Patio Cover vs. Pergola
Patio covers or carports have a solid roof, whereas Pergolas are an overhead frame of open rafters. A patio cover can have a variety of roofing finishes and it is often made to match the existing roofing of the house to better indicate an extension of your living space. A patio cover will provide the ultimate protection from overhead elements. They are best suited for furniture, lighting, fans, shade, tv's, and anything you need maximum protection for in an outdoor environment.
As a large pergola is designed to define an outdoor living space that allows maximum viewing of surrounding elements, a small pergola can be used to define smaller elements around the house or structure. A small pergola can provide shade and definition to your sitting area or walkways. You can also build a small pergola over your front door, garage door, or anywhere that receives too much sunlight. This will help protect the area from sun damage.
A basic or common pergola will consist of posts, beams, lattice and hardware. It can be connected to the house or freestanding. Depending on the situation you may need concrete footers. A typical size pergola will be 10ft long x 10ft wide x 8ft high with a lattice overtop to provide extra shade. It can be made with common wood or pressure treated, but a better solution would be Redwood. Redwood is less susceptible to termites and will require less maintenance which will add years to your pergola.
Since some of the first pergolas were stone structures, using stone columns to support your wood roof canopy can remind us of those early days. Mixing materials of stone and wood can do wonders for your aesthetic and work great in a renaissance or tuscan style environment.

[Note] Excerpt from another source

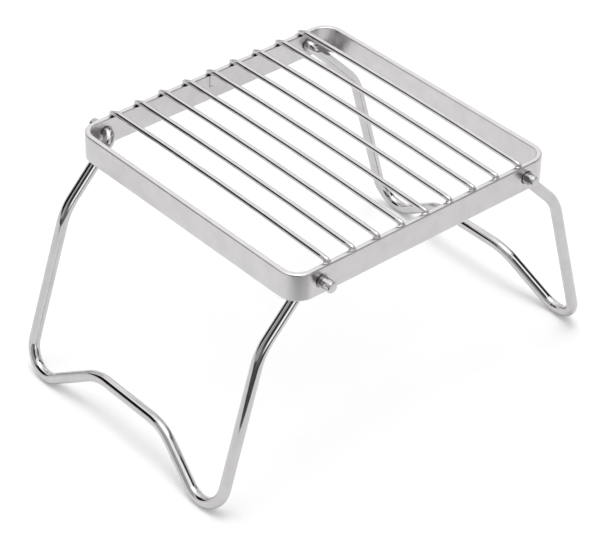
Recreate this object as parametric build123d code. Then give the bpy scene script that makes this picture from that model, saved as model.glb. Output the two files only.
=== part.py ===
from build123d import *
import math
import os

# Driving dimensions in mm: floor at z = 0, legs open, rods along Y, legs on the X sides
BAND_SIDE = 165.1
BAND_THICK = 3.0
BAND_HEIGHT = 15.0
BAND_CORNER = 11.0
BAND_EDGE = 0.3
RIM_Z = 127.0

ROD_COUNT = 9
ROD_PITCH = 15.4
ROD_DIA = 3.0
ROD_SIDES = 10
ROD_CROWN = 3.6
ROD_CROWN_Y = 27.0
ROD_CROWN_BEND = 2717.0
ROD_FRONT_DIP_Y = -77.0
ROD_BACK_DIP_Y = 75.8
ROD_FRONT_END = (-81.3, 1.2)
ROD_BACK_END = (80.9, 1.35)
ROD_DIP_BEND = 6.0

WIRE_DIA = 6.0
WIRE_SIDES = 10
PIN_X = 66.2
PIN_BELOW_RIM = 7.1
PIN_HOLE_DIA = 6.1
COLLAR_GAP = 0.4
COLLAR_LONG = 2.8
COLLAR_WIDE = 7.2
COLLAR_FLAT = 5.0
STUB_DIA = 5.6
STUB_CHAMFER = 0.6

ARM_Y = 74.9
KNEE_X = 96.5
KNEE_BELOW_RIM = 38.5
FOOT_X = 123.75
ARCH_X = 115.5
ARCH_BELOW_RIM = 103.5
PIN_BEND = 4.4
KNEE_BEND = 30.0
FOOT_BEND = 14.0
ARCH_BEND = 28.0

# Each leg as (Y, depth below the rim) of its foot corners, Y of its arch corners, front then
# back, and how far its pins stand out of the band
LEFT_FEET = [(-73.6, 136.208), (79.4, 135.66)]
LEFT_ARCH = [-25.2, 26.4]
LEFT_PIN_OUT = 7.8
RIGHT_FEET = [(-75.2, 135.92), (75.2, 135.92)]
RIGHT_ARCH = [-25.3, 25.3]
RIGHT_PIN_OUT = 6.0

BEAD_FOOT = 2.0
BEAD_TOP = 1.5
BEAD_TALL = 1.0
BEAD_ROOT = 0.9
BEAD_Y = 80.0
SEAM_WIDE = 0.4
SEAM_DEEP = 0.4
SEAM_LONG = 7.2
TACK_DIA = 1.3
TACK_RISE = 0.35

HALF = BAND_SIDE / 2
CLEAR = 0.02


# Paths of bent wire

def bent_path(corners, radii):
    """Straight runs between the corners, joined by arcs of the given centreline radii."""
    points = [Vector(*corner) for corner in corners]
    edges = []
    start = points[0]
    for before, corner, after, radius in zip(points, points[1:], points[2:], radii):
        back = (before - corner).normalized()
        onward = (after - corner).normalized()
        half_angle = math.acos(back.dot(onward)) / 2
        run = radius / math.tan(half_angle)
        inward = (back + onward).normalized()
        first = corner + back * run
        middle = corner + inward * (radius / math.sin(half_angle) - radius)
        last = corner + onward * run
        edges.append(Edge.make_line(start, first))
        edges.append(Edge.make_three_point_arc(first, middle, last))
        start = last
    edges.append(Edge.make_line(start, points[-1]))
    return Wire(edges)


def bent_bar(path, diameter, sides):
    """A bar of round stock swept along a path, its section drawn with the given sides."""
    across = Plane(origin=path @ 0, x_dir=(0, 0, 1), z_dir=path % 0)
    return sweep(across * RegularPolygon(diameter / 2, sides), path=path)


def rod_room(x, side, clearance):
    """The room that a rod's end takes on the rim, at the front (-1) or the back (1)."""
    end, dip = rod_profile()[::-side][:2]
    tip = Vector(x, end[0], RIM_Z + end[1])
    inward = Vector(0, dip[0] - end[0], dip[1] - end[1]).normalized()
    section = Plane(origin=tip - inward * clearance, x_dir=(0, 0, 1), z_dir=inward)
    return extrude(section * RegularPolygon(ROD_DIA / 2 + clearance, ROD_SIDES), 5)


# Band

def rounded_ring():
    """The flat strip bent into a rounded square, with its long edges eased."""
    inside = BAND_SIDE - 2 * BAND_THICK
    outline = RectangleRounded(BAND_SIDE, BAND_SIDE, BAND_CORNER)
    opening = RectangleRounded(inside, inside, BAND_CORNER - BAND_THICK)
    ring = extrude(outline - opening, BAND_HEIGHT)
    edges = ring.edges().group_by(Axis.Z)
    ring = chamfer(edges[0] + edges[-1], BAND_EDGE)
    return Pos(0, 0, RIM_Z - BAND_HEIGHT) * ring


def pin_holes():
    """Drills for the four leg pins, through the front and back sides."""
    drill = Rot(90, 0, 0) * Cylinder(PIN_HOLE_DIA / 2, BAND_SIDE + 10)
    z = RIM_Z - PIN_BELOW_RIM
    return [Pos(side * PIN_X, 0, z) * drill for side in (-1, 1)]


def rod_seats():
    """Shallow pockets pressed into the rim under every rod end."""
    return [rod_room(x, side, CLEAR) for x in rod_positions() for side in (-1, 1)]


def seam_grooves():
    """The fine open line where the ends of the strip meet, above the welded lower half."""
    groove = Box(SEAM_WIDE, 2 * SEAM_DEEP, 2 * SEAM_LONG)
    return [Pos(0, y, RIM_Z) * groove for y in (HALF, HALF - BAND_THICK)]


def tack_spots():
    """Two small weld spots side by side where the seam's open line ends, on the inner face."""
    inner = HALF - BAND_THICK
    z = RIM_Z - SEAM_LONG
    spots = []
    for x, drop in ((0, 0), (TACK_DIA * 1.2, 0.5)):
        wall = Plane(origin=(x, inner, z - drop), z_dir=(0, -1, 0))
        spots.append(extrude(wall * RegularPolygon(TACK_DIA / 2, 8), TACK_RISE, taper=30))
    return spots


def frame_band():
    """The square band with its pin holes, rod seats and closing seam."""
    band = rounded_ring()
    for cutter in pin_holes() + rod_seats() + seam_grooves():
        band -= cutter
    for spot in tack_spots():
        band += spot
    return band


# Grid

def rod_positions():
    """X of every rod, left to right."""
    middle = (ROD_COUNT - 1) / 2
    return [(index - middle) * ROD_PITCH for index in range(ROD_COUNT)]


def crown_rise(y):
    """Height of a rod's centreline above the rim, on its long low arc."""
    return ROD_CROWN - (y - ROD_CROWN_Y) ** 2 / (2 * ROD_CROWN_BEND)


def rod_profile():
    """Corners (Y, height above the rim) of a rod: both cut ends lie on the rim.

    The arc stands highest a little behind the middle, so the back end dips more steeply.
    """
    front, back = ROD_FRONT_DIP_Y, ROD_BACK_DIP_Y
    middle = (front + back) / 2
    climb = (ROD_CROWN_Y - front) / ROD_CROWN_BEND
    peak = crown_rise(front) + climb * (middle - front)
    return [
        ROD_FRONT_END,
        (front, crown_rise(front)),
        (middle, peak),
        (back, crown_rise(back)),
        ROD_BACK_END,
    ]


def rod_path(x):
    """The centreline of the rod at the given X."""
    corners = [(x, y, RIM_Z + rise) for y, rise in rod_profile()]
    half_turn = (ROD_BACK_DIP_Y - ROD_FRONT_DIP_Y) / 2 / ROD_CROWN_BEND
    room = (ROD_BACK_DIP_Y - ROD_FRONT_DIP_Y) / 2 - 1.5
    return bent_path(corners, [ROD_DIP_BEND, room / math.tan(half_turn), ROD_DIP_BEND])


def grill_rod(x):
    """One round rod of the grid, cut square at both ends."""
    return bent_bar(rod_path(x), ROD_DIA, ROD_SIDES)


def weld_bead(x, side, band, rod):
    """The small nugget of weld around a rod end, shaped by the rod and the rim it fills."""
    y = side * BEAD_Y
    root = Plane(origin=(x, y, RIM_Z - BEAD_ROOT)) * RegularPolygon(BEAD_FOOT, 8, rotation=22.5)
    top = Plane(origin=(x, y, RIM_Z + BEAD_TALL)) * RegularPolygon(BEAD_TOP, 8, rotation=22.5)
    return loft([root, top]) - rod_room(x, side, 2 * CLEAR) - band - rod


def weld_beads(side, band, rods):
    """The beads of one end of the grid, as one set of separate solids."""
    beads = []
    for x, rod in zip(rod_positions(), rods):
        beads += weld_bead(x, side, band, rod).solids()
    return Compound(children=beads)


# Legs

def leg_path(feet, arch):
    """Pin, arm, knee, shin, foot and arch, then the same back again, in one length of wire."""
    inner = HALF - BAND_THICK
    pin_z = RIM_Z - PIN_BELOW_RIM
    knee_z = RIM_Z - KNEE_BELOW_RIM
    arch_z = RIM_Z - ARCH_BELOW_RIM
    (front_y, front_drop), (back_y, back_drop) = feet
    corners = [
        (-PIN_X, -inner, pin_z),
        (-PIN_X, -ARM_Y, pin_z),
        (-KNEE_X, -ARM_Y, knee_z),
        (-FOOT_X, front_y, RIM_Z - front_drop),
        (-ARCH_X, arch[0], arch_z),
        (-ARCH_X, arch[1], arch_z),
        (-FOOT_X, back_y, RIM_Z - back_drop),
        (-KNEE_X, ARM_Y, knee_z),
        (-PIN_X, ARM_Y, pin_z),
        (-PIN_X, inner, pin_z),
    ]
    bends = [PIN_BEND, KNEE_BEND, FOOT_BEND, ARCH_BEND]
    return bent_path(corners, bends + bends[::-1])


def pin_end(out):
    """The free end of a pin along -Y: shank, pinched collar with two ears, and a round stub.

    The ears stand square to the arm, as a tool closing on the flat of the leg leaves them.
    """
    ears = Vector(PIN_BELOW_RIM - KNEE_BELOW_RIM, 0, KNEE_X - PIN_X)
    shank_from = HALF - BAND_THICK
    collar_from = HALF + COLLAR_GAP
    collar_mid = collar_from + COLLAR_LONG / 2
    collar_to = collar_from + COLLAR_LONG
    facing = Plane(origin=(0, 0, 0), x_dir=ears, z_dir=(0, -1, 0))
    shank = extrude(facing.offset(shank_from) * Circle(WIRE_DIA / 2), collar_from - shank_from)
    sections = [
        facing.offset(collar_from) * Circle(WIRE_DIA / 2),
        facing.offset(collar_mid) * Ellipse(COLLAR_WIDE / 2, COLLAR_FLAT / 2),
        facing.offset(collar_to) * Circle(STUB_DIA / 2),
    ]
    collar = loft(sections, ruled=True)
    stub = extrude(facing.offset(collar_to) * Circle(STUB_DIA / 2), HALF + out - collar_to)
    stub = chamfer(stub.edges().sort_by(Axis.Y)[0], STUB_CHAMFER)
    return shank + collar + stub


def leg(feet, arch, pin_out):
    """One leg on the -X side, with the pinched pin ends that hold it in the band."""
    body = bent_bar(leg_path(feet, arch), WIRE_DIA, WIRE_SIDES)
    front = Pos(-PIN_X, 0, RIM_Z - PIN_BELOW_RIM) * pin_end(pin_out)
    return body + front + mirror(front, about=Plane.XZ)


# Files, one per node

def main():
    os.makedirs("parts", exist_ok=True)
    band = frame_band()
    rods = [grill_rod(x) for x in rod_positions()]
    left = leg(LEFT_FEET, LEFT_ARCH, LEFT_PIN_OUT)
    right = mirror(leg(RIGHT_FEET, RIGHT_ARCH, RIGHT_PIN_OUT), about=Plane.YZ)
    parts = {
        "frame_band": band,
        "front_weld_beads": weld_beads(-1, band, rods),
        "back_weld_beads": weld_beads(1, band, rods),
        "left_leg": left,
        "right_leg": right,
    }
    for number, rod in enumerate(rods, 1):
        parts[f"grill_rod_{number}"] = rod
    for node, shape in parts.items():
        export_step(shape, f"parts/{node}.step")
        size = shape.bounding_box()
        print(node, len(shape.solids()), round(shape.volume, 1), size.min, size.max)


main()
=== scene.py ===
"""Portable folding grill: the dressed model, its studio and its camera.

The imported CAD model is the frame. The rods, the band, the welds and the legs are rebuilt here
as smooth bent stock, in the places and sizes of the CAD nodes they replace.
"""
import logging
import math
from dataclasses import dataclass, field
from enum import Enum
from typing import Iterable, Sequence

import bmesh
import bpy
from mathutils import Matrix, Vector, noise


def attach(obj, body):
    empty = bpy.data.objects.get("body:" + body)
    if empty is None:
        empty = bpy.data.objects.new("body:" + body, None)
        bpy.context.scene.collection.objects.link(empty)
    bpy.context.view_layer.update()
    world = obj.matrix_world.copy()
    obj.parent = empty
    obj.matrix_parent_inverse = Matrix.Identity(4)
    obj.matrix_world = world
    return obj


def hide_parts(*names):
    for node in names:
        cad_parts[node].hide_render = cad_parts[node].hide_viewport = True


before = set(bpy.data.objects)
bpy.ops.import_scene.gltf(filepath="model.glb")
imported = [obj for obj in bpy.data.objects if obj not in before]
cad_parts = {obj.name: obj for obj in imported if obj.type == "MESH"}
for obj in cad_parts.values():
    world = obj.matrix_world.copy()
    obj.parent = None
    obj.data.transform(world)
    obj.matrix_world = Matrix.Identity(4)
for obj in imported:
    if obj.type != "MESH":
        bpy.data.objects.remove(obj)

log = logging.getLogger("grill")

MM = 0.001
GRID_BODY = "grid_frame"


class End(Enum):
    """The two ends of the rods."""

    FRONT = -1
    BACK = 1


class Flank(Enum):
    """The two sides of the grill that carry a leg."""

    LEFT = -1
    RIGHT = 1


def linear(colour: str) -> tuple[float, float, float, float]:
    """Turns an sRGB hex colour into linear values.

    Args:
        colour: Six hex digits with or without a leading hash sign.

    Returns:
        Linear red, green, blue and an alpha of 1.
    """
    digits = colour.lstrip("#")
    channels = [int(digits[i:i + 2], 16) / 255 for i in (0, 2, 4)]
    red, green, blue = (c / 12.92 if c <= 0.04045 else ((c + 0.055) / 1.055) ** 2.4
                        for c in channels)
    return (red, green, blue, 1.0)


def add(tree: bpy.types.NodeTree, kind: str, settings: dict | None = None,
        links: dict | None = None) -> bpy.types.Node:
    """Adds one shader node with its settings and links.

    Args:
        tree: The node tree that gets the node.
        kind: Blender's type name of the node.
        settings: Attributes of the node by name, and socket values by input name or number.
        links: Output sockets by the name or number of the input they feed.

    Returns:
        The new node.
    """
    node = tree.nodes.new(kind)
    for name, value in (settings or {}).items():
        if isinstance(name, str) and hasattr(node, name):
            setattr(node, name, value)
        else:
            node.inputs[name].default_value = value
    for name, socket in (links or {}).items():
        tree.links.new(socket, node.inputs[name])
    return node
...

Depending on the design of your outdoor space you may want to paint or stain your pergola. Painting the pergola will require less maintenance and also add some years to the wood by better protecting it from the elements. When it comes to painting, your color options are limitless. This can be a great way to match existing colors or provide a modern design while hiding imperfections in common wood. If you decide to stain the wood, there are still many options in color variance. The main difference is that with stain, the wood grains will be more visible. There are stains that are so dark (ebony) that it almost looks like paint but you will see the wood grain more prominently than if it was paint. A more transparent stain will show off the natural grain of the wood. This is for people who enjoy the natural look of wood.
Redwood vs. Cedar
Redwood and cedar are both more resistant to termites than common wood. Redwood, hence the name, will have a more reddish tone with some noticeable yellowish color variance throughout the grain. Redwood provides a “softer” look, while cedar is a harder wood and typically contains more knots in the grain. Redwood can even be purchased with no knots at all. Cedar will have a more yellowish tint than redwood and there will be less color variance amongst the grain.

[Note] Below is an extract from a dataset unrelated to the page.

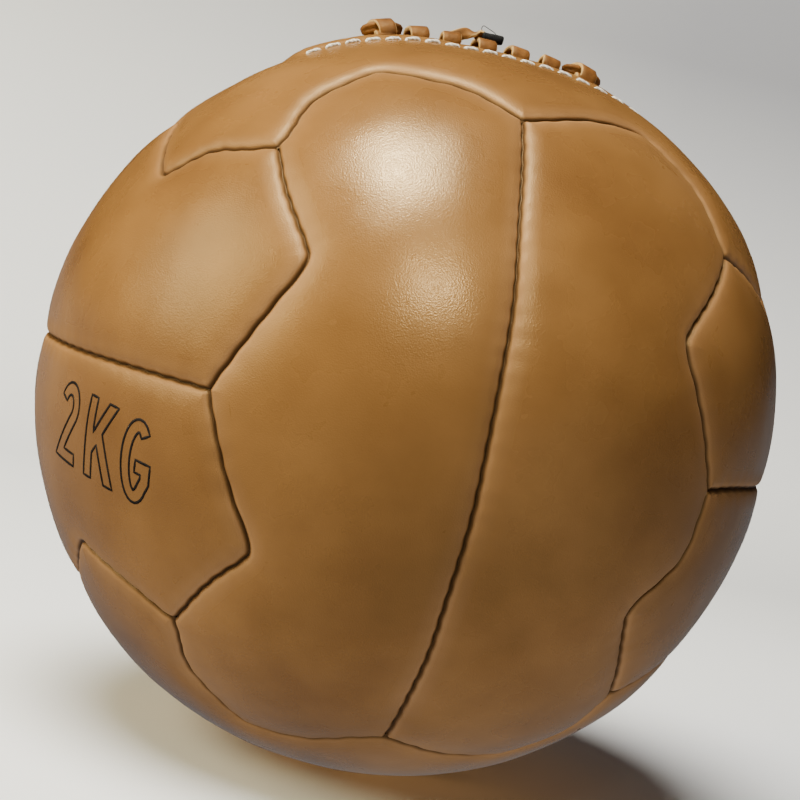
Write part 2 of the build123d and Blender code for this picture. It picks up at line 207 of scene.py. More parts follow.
class Outline:
    """The front left panel's outline, and how far inside it a direction lies."""

    def __init__(self):
        raw, self.places, self.signs, rounds = dense_outline()
        self.points = rounded(raw, rounds)
        ahead, behind = np.roll(self.points, -1, axis=0), np.roll(self.points, 1, axis=0)
        along = unit(ahead - behind)
        self.inward = unit(np.cross(self.points, along))
        self.steps = np.linalg.norm(ahead - self.points, axis=1) * RADIUS

    def look_up(self, directions):
        """For each direction: distance inside the outline, and the nearest outline point."""
        nearest = np.zeros(len(directions), int)
        sharp = np.zeros(len(directions))
        soft = np.zeros(len(directions))
        for start in range(0, len(directions), 2000):
            part = slice(start, start + 2000)
            gaps = directions[part, None, :] - self.points[None, :, :]
            squares = (gaps**2).sum(axis=2) * RADIUS**2 + 1e-6
            index = squares.argmin(axis=1)
            nearest[part] = index
            rows = np.arange(len(index))
            across = (gaps[rows, index] * self.inward[index]).sum(axis=1) * RADIUS
            sharp[part] = np.maximum(across, 0)
            total = (self.steps / squares ** (SOFT_POWER / 2)).sum(axis=1) / SOFT_INTEGRAL
            soft[part] = total ** (-1 / (SOFT_POWER - 1))
        blend = smooth_step(*SOFT_FROM, sharp)
        return sharp * (1 - blend) + soft * blend, nearest


OUTLINE = Outline()


# ---------------------------------------------------------------- flat layout and triangles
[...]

Vinyl or Manufactured Wood Alternatives
Another option to create your pergola is to go with a vinyl or recycled plastic wood alternative. It can almost double your material cost, but if you want to reduce your maintenance maximally, this is a good choice for you. A pergola constructed of this material will be immune to decay and will not need painting. It's a good alternative for places that receive maximum foot traffic.
Pergolas are a great way to move living matter above and around you. There are a host of vines and flexible shrubs that can be used to create an outdoor living space where you are surrounded with green life. Some vines that grow well on a pergola in San Diego are:
- California Morning Glory
- Chaparral Clematis
- California Dutchman's Pipe or Pipe Vine
You can read more about other drought resistant vines in this article here.
Provide Shade, Privacy, and Living Space
In San Diego we get a lot of sun. Pergolas are often built to create shade over an under-utilized outdoor living area. It can become the focal point of your landscape design and lead the way for the entire project. By adding some shade and greenery you'll create a comfortable place to relax and enjoy good times with friends and family. Also, in many cases the houses in San Diego are close to their neighbors so by installing a proper pergola you'll gain visual privacy as well as some auditory privacy. A new pergola is a great way to bring your backyard to life, whether that involves an outdoor cooking area, fire pit, jacuzzi, pool area or just a slab of cement. It's an ideal setting for entertaining guests and enjoying the outdoors. You can also install lighting to enjoy your pergola when the sun goes down.
Some Requirements for Pergolas and Patio Covers in San Diego, California
- They are one-story structures that must not exceed 12 feet in height.
- They are to be used as recreational, outdoor living spaces and not as habitable rooms.
- They should not be fully enclosed, but some enclosure walls are permitted.
- Where the pergola or patio cover is connected there should be no opening greater than 6 feet wide.
- The minimum distance from property line to Pergola shall be no less than 5 feet.
Some Common Terms Associated With Pergolas
- Ledger board – This is a board connected to the house or structure that you will connect the top of your pergola to and sometimes rafters directly as well.
- Footer – This is an underground cement structure that will retain the weight of your posts and ultimately carry the weight of the entire pergola.
- Bracing – This is a piece of wood that will connect your overhead crosspieces to your posts and provide vertical stability.
- Rafters – These are the pieces of wood that you will connect to the ledger board and run vertically to the end of your Pergola structure.
- Corbels – These are ornamental ends to your wood pieces. Some pergolas look great with just a 45 degree cut on the ends while others may benefit from the more detailed look a corbel provides.
- Joists -a piece of wood used as a supporting part, usually arranged in parallel, to support the pergola ceiling.